Please return the full listing below without altering anything.

» **RAW DATA**
************
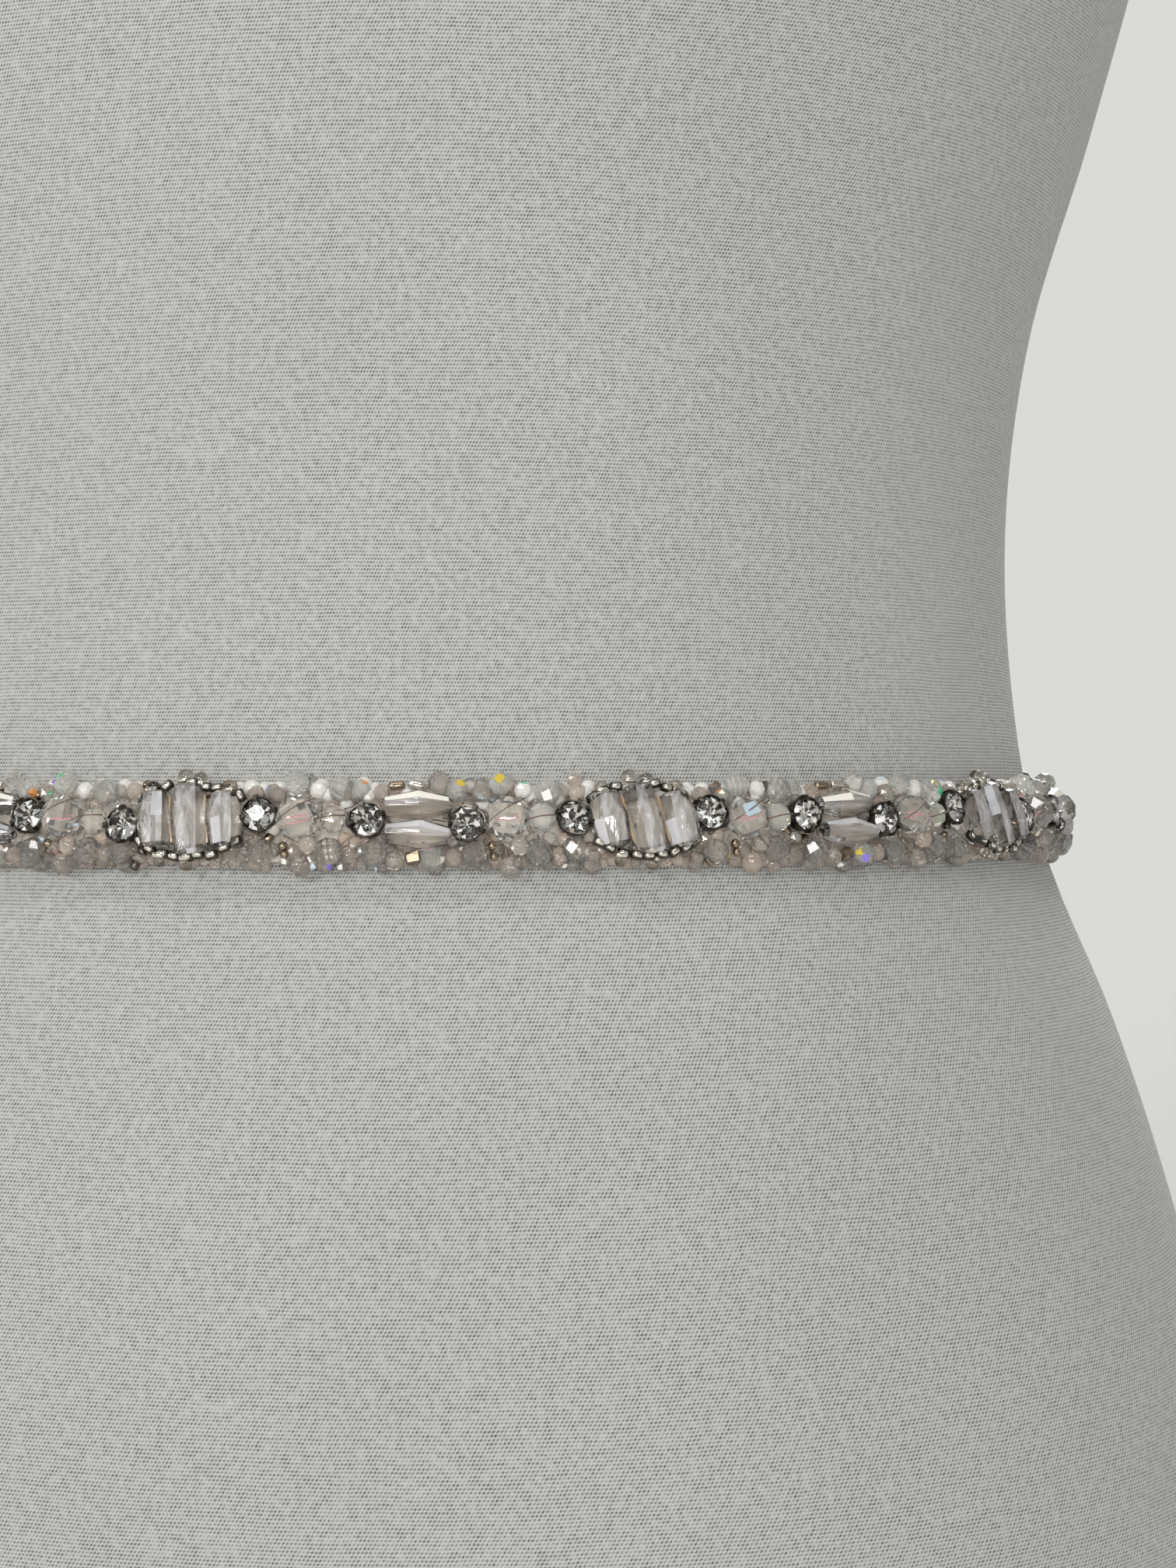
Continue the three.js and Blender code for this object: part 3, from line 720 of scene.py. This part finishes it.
# A medallion: three upright cut crystals side by side, ringed by a string of silver-lined seeds, with
# small clear drops along its edges and a stone in a cup at each end.
MEDALLION_SPAN = 18.7
DROPS_SPAN = 13.0
CLUSTER_SPAN = 14.2
REPEAT = MEDALLION_SPAN + DROPS_SPAN + 2 * CLUSTER_SPAN
MEDALLIONS_EACH_SIDE = 4
MEDALLION_HALF = MEDALLION_SPAN / 2 + 2.7
RING = {
    "along": 7.9, "up": 5.15, "squareness": 2.15, "beads": 24, "out": 2.9, "open_at_top": 4.2, "gaps": 0.35,
}
RING_ENDS = 7.4  # beyond this, along, the cups take the string's place
# The larger dark seed under each silver-lined one is a painted dark outline.
RING_OUTLINE_SEED, RING_LINING = (1.75, 1.3, 1.3), (1.2, 0.9, 0.9)
DROP_SEED = (1.6, 0.9, 0.9)
AMBER_ROD = {"along": 2.42, "out": 3.5, "size": (6.6, 0.32, 0.32)}
UPRIGHT_GIRTH = 2.72
UPRIGHTS = [  # along, half height
    (-4.75, 3.85), (0.0, 4.95), (4.75, 3.85),
]
EDGE_DROPS = [  # along, up, radius
    (-1.3, 6.5, 1.1), (0.95, 6.1, 1.05), (-5.9, 4.8, 1.0), (5.0, 4.9, 1.1),
    (0.6, -6.0, 1.0), (-3.6, -5.6, 0.9),
]
CUP_NEIGHBOURS = [  # shape, finish, along from the cup and away from the middle, up, radius, out
    ("round_cut", "clear", 0.2, -4.3, 1.9, 1.9), ("star_cut", "opal", -0.8, 4.1, 1.3, 1.7),
    ("round_cut", "milky", 1.5, 4.5, 1.15, 1.5), ("round", "milky", -2.3, -4.9, 1.0, 1.3),
]

for number in range(1, 2 * MEDALLIONS_EACH_SIDE + 2):
    beads = Beadwork((number - 1 - MEDALLIONS_EACH_SIDE) * REPEAT, 100 + number)
    slant = beads.chance.uniform(0.04, 0.2)
    for along, half_height in UPRIGHTS:
        # Each upright has one facet of painted sheen.
        beads.add("upright_cut", "streaked", along, 0.0, 2.6, (half_height, UPRIGHT_GIRTH, UPRIGHT_GIRTH),
                  math.pi / 2 + slant, math.pi / 8 + beads.chance.normal(0, 0.05), flashes=1,
                  among=["silk"], face="lilac")
    for side in (-1, 1):
        beads.add("tube", "amber", side * AMBER_ROD["along"], 0.0, AMBER_ROD["out"], AMBER_ROD["size"],
                  math.pi / 2 + slant, 0.0)
        beads.stone(side * MEDALLION_SPAN / 2, 4 * (number - 1) + (side > 0))
        for shape, finish, along, up, radius, out in CUP_NEIGHBOURS:
            along = side * (MEDALLION_SPAN / 2 + along)
            beads.add(shape, finish, along, up + beads.chance.normal(0, 0.2), out, radius,
                      beads.chance.uniform(*HEADINGS), flashes=int(beads.chance.random() < 0.35))
    ring_turns = FULL_TURN * np.arange(720) / 720
    power = 2 / RING["squareness"]
    ring_along = RING["along"] * np.sign(np.cos(ring_turns)) * np.abs(np.cos(ring_turns)) ** power
    ring_up = RING["up"] * np.sign(np.sin(ring_turns)) * np.abs(np.sin(ring_turns)) ** power
    steps = np.hypot(np.diff(ring_along, append=ring_along[:1]), np.diff(ring_up, append=ring_up[:1]))
    lengths = np.cumsum(steps) - steps[0]
    for place in np.arange(RING["beads"]) * lengths[-1] / RING["beads"]:
        k = min(int(np.searchsorted(lengths, place)), 718)
        heading = math.atan2(ring_up[k + 1] - ring_up[k], ring_along[k + 1] - ring_along[k])
        at_top = ring_up[k] > 0 and abs(ring_along[k]) < RING["open_at_top"]
        if abs(ring_along[k]) < RING_ENDS and not (at_top and beads.chance.random() < RING["gaps"]):
            out = RING["out"] + beads.chance.uniform(-0.3, 0.4)
            heading += beads.chance.normal(0, 0.25)
            along = ring_along[k] + beads.chance.normal(0, 0.12)
            up = ring_up[k] + beads.chance.normal(0, 0.18)
            # A larger dark seed under each lined one paints dark reflections round its edges.
            beads.add("seed", "dark_silver", along, up, out, RING_OUTLINE_SEED, heading)
            beads.add("seed", "silver_lined", along, up, out + 0.3, RING_LINING, heading)
    for along, up, radius in EDGE_DROPS:
        along += beads.chance.normal(0, 0.25)
        beads.add("round", "smoky", along, up, 2.2, radius)
        heading = beads.chance.normal(-0.1, 0.2)
        beads.add("seed", "silver_lined", along, up * 0.89, 3.0, DROP_SEED, heading)
    beads.fill(-MEDALLION_HALF, MEDALLION_HALF, inside_ring=True)
    beads.finish_piece(f"medallion_beads_{number}", f"bead_medallion_{number}")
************
» **OUTPUT BELOW**
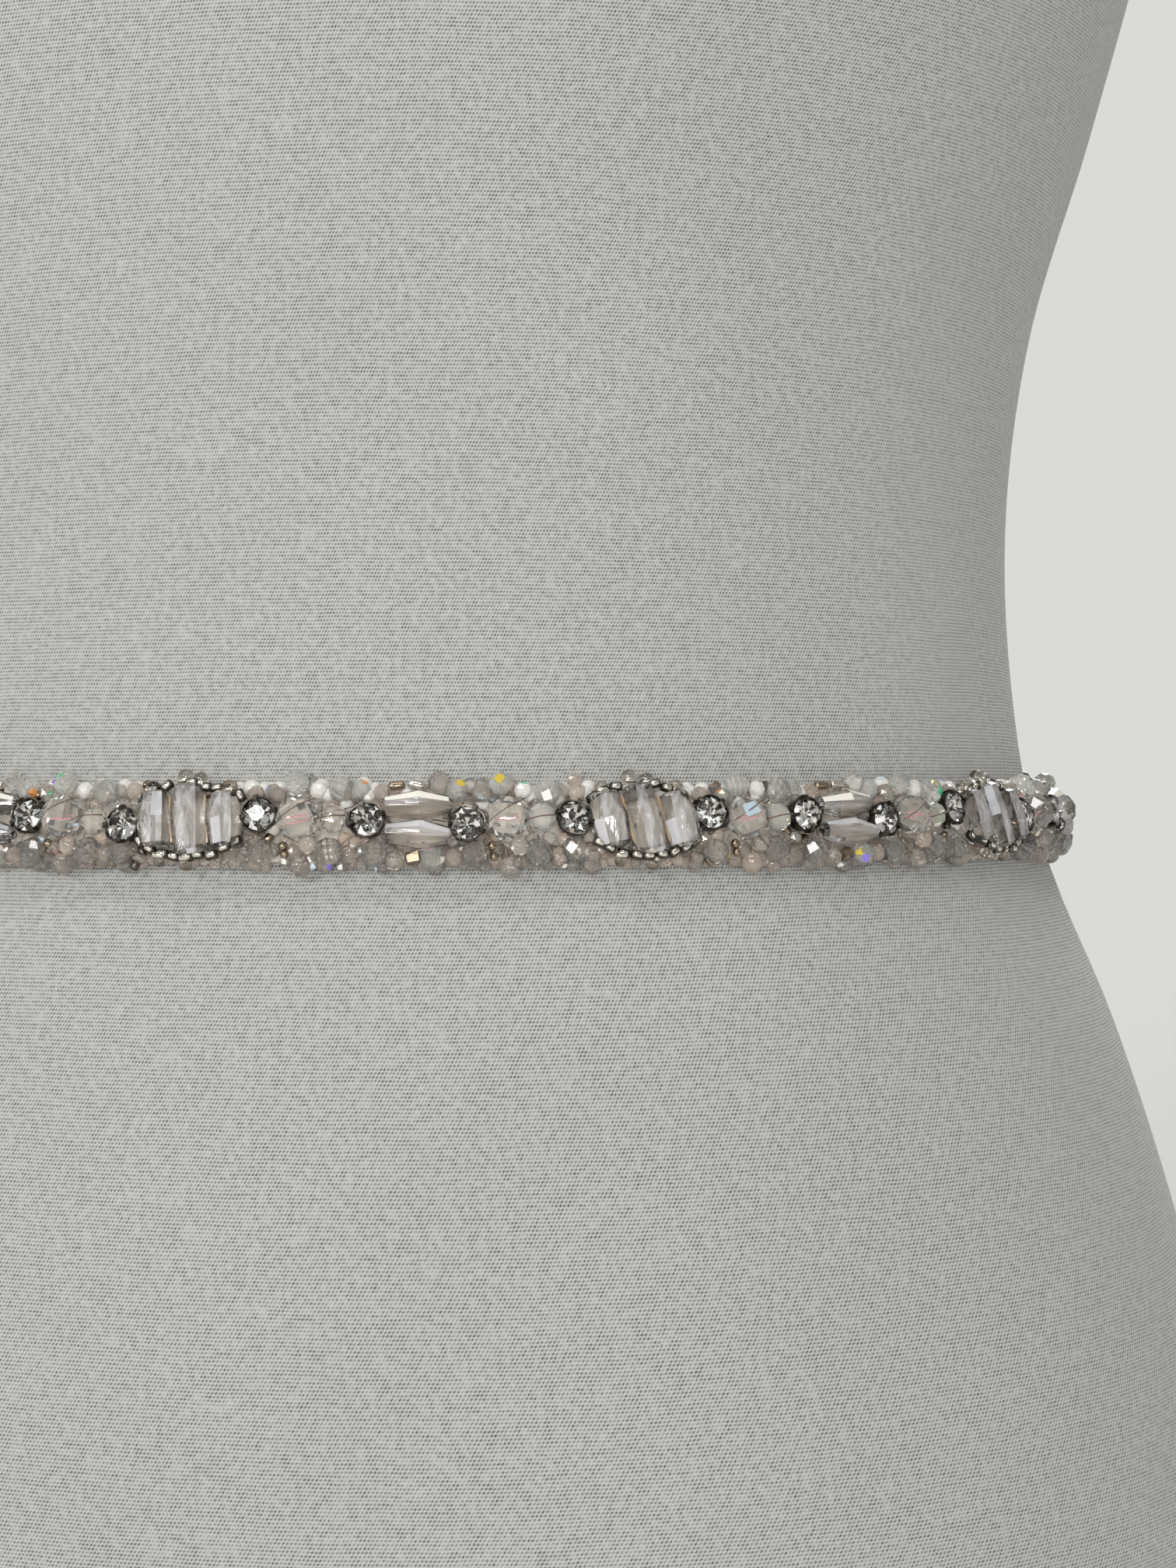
Continue the three.js and Blender code for this object: part 3, from line 720 of scene.py. This part finishes it.
# A medallion: three upright cut crystals side by side, ringed by a string of silver-lined seeds, with
# small clear drops along its edges and a stone in a cup at each end.
MEDALLION_SPAN = 18.7
DROPS_SPAN = 13.0
CLUSTER_SPAN = 14.2
REPEAT = MEDALLION_SPAN + DROPS_SPAN + 2 * CLUSTER_SPAN
MEDALLIONS_EACH_SIDE = 4
MEDALLION_HALF = MEDALLION_SPAN / 2 + 2.7
RING = {
    "along": 7.9, "up": 5.15, "squareness": 2.15, "beads": 24, "out": 2.9, "open_at_top": 4.2, "gaps": 0.35,
}
RING_ENDS = 7.4  # beyond this, along, the cups take the string's place
# The larger dark seed under each silver-lined one is a painted dark outline.
RING_OUTLINE_SEED, RING_LINING = (1.75, 1.3, 1.3), (1.2, 0.9, 0.9)
DROP_SEED = (1.6, 0.9, 0.9)
AMBER_ROD = {"along": 2.42, "out": 3.5, "size": (6.6, 0.32, 0.32)}
UPRIGHT_GIRTH = 2.72
UPRIGHTS = [  # along, half height
    (-4.75, 3.85), (0.0, 4.95), (4.75, 3.85),
]
EDGE_DROPS = [  # along, up, radius
    (-1.3, 6.5, 1.1), (0.95, 6.1, 1.05), (-5.9, 4.8, 1.0), (5.0, 4.9, 1.1),
    (0.6, -6.0, 1.0), (-3.6, -5.6, 0.9),
]
CUP_NEIGHBOURS = [  # shape, finish, along from the cup and away from the middle, up, radius, out
    ("round_cut", "clear", 0.2, -4.3, 1.9, 1.9), ("star_cut", "opal", -0.8, 4.1, 1.3, 1.7),
    ("round_cut", "milky", 1.5, 4.5, 1.15, 1.5), ("round", "milky", -2.3, -4.9, 1.0, 1.3),
]

for number in range(1, 2 * MEDALLIONS_EACH_SIDE + 2):
    beads = Beadwork((number - 1 - MEDALLIONS_EACH_SIDE) * REPEAT, 100 + number)
    slant = beads.chance.uniform(0.04, 0.2)
    for along, half_height in UPRIGHTS:
        # Each upright has one facet of painted sheen.
        beads.add("upright_cut", "streaked", along, 0.0, 2.6, (half_height, UPRIGHT_GIRTH, UPRIGHT_GIRTH),
                  math.pi / 2 + slant, math.pi / 8 + beads.chance.normal(0, 0.05), flashes=1,
                  among=["silk"], face="lilac")
    for side in (-1, 1):
        beads.add("tube", "amber", side * AMBER_ROD["along"], 0.0, AMBER_ROD["out"], AMBER_ROD["size"],
                  math.pi / 2 + slant, 0.0)
        beads.stone(side * MEDALLION_SPAN / 2, 4 * (number - 1) + (side > 0))
        for shape, finish, along, up, radius, out in CUP_NEIGHBOURS:
            along = side * (MEDALLION_SPAN / 2 + along)
            beads.add(shape, finish, along, up + beads.chance.normal(0, 0.2), out, radius,
                      beads.chance.uniform(*HEADINGS), flashes=int(beads.chance.random() < 0.35))
    ring_turns = FULL_TURN * np.arange(720) / 720
    power = 2 / RING["squareness"]
    ring_along = RING["along"] * np.sign(np.cos(ring_turns)) * np.abs(np.cos(ring_turns)) ** power
    ring_up = RING["up"] * np.sign(np.sin(ring_turns)) * np.abs(np.sin(ring_turns)) ** power
    steps = np.hypot(np.diff(ring_along, append=ring_along[:1]), np.diff(ring_up, append=ring_up[:1]))
    lengths = np.cumsum(steps) - steps[0]
    for place in np.arange(RING["beads"]) * lengths[-1] / RING["beads"]:
        k = min(int(np.searchsorted(lengths, place)), 718)
        heading = math.atan2(ring_up[k + 1] - ring_up[k], ring_along[k + 1] - ring_along[k])
        at_top = ring_up[k] > 0 and abs(ring_along[k]) < RING["open_at_top"]
        if abs(ring_along[k]) < RING_ENDS and not (at_top and beads.chance.random() < RING["gaps"]):
            out = RING["out"] + beads.chance.uniform(-0.3, 0.4)
            heading += beads.chance.normal(0, 0.25)
            along = ring_along[k] + beads.chance.normal(0, 0.12)
            up = ring_up[k] + beads.chance.normal(0, 0.18)
            # A larger dark seed under each lined one paints dark reflections round its edges.
            beads.add("seed", "dark_silver", along, up, out, RING_OUTLINE_SEED, heading)
            beads.add("seed", "silver_lined", along, up, out + 0.3, RING_LINING, heading)
    for along, up, radius in EDGE_DROPS:
        along += beads.chance.normal(0, 0.25)
        beads.add("round", "smoky", along, up, 2.2, radius)
        heading = beads.chance.normal(-0.1, 0.2)
        beads.add("seed", "silver_lined", along, up * 0.89, 3.0, DROP_SEED, heading)
    beads.fill(-MEDALLION_HALF, MEDALLION_HALF, inside_ring=True)
    beads.finish_piece(f"medallion_beads_{number}", f"bead_medallion_{number}")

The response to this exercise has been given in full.